High stress situation, yes good point about a concern of slipping back into that pattern - I would try my best to explain that relocating to the USA with my husband and 8-month old daughter, finding work, and now having a very high-stress job and 2 children under the age of five has not caused even a consideration of using anything again - in fact, these are all reasons for me to never mess around in anything like that again! I didn’t mean to imply that using the drugs was a way of coping with the hard situation. It was more like I was going through a time of carelessness - like you said, Amberbunny, maybe trying to grasp the carefee spirit of being young again. I’ve moved into a much better space, and certainly “wised up.”

Thank you again, and I’d be happy for any other suggestions!


I think you will be okay. Everyone “grows up” at their own pace. I think your last post is an excellent mitigation statement in and of itself. You grew up. You wised up, and life circumstances changed. Being a mom can do that. No longer associating with the former crowd of users (to include ex) is also a strong mitigation. Reporting it thoroughly eliminates it from anything you can be blackmailed over. Yes, there is the issue of making bad decisions at an age where they no longer give a free pass…but the significant life changes since then will also be taken into consideration.
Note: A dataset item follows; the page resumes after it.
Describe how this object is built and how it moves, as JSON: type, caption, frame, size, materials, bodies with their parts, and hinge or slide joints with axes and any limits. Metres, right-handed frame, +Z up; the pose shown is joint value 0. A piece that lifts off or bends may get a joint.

I think the only issue here is living abroad and that’s not a show stopper, just a complicating factor. I always tell people with this situation to start gathering up as much info as you can about addresses, dates of travel, where you lived, where you worked, etc etc etc. Sometimes they want the contact info for someone in the USA (ie, someone they can actually interview) who can help verify those dates. Maybe you know someone like that, maybe you dont.

I have met people with similar backgrounds who got cleared but they were usually not among the “fastest 90% of cases” if you know what I mean.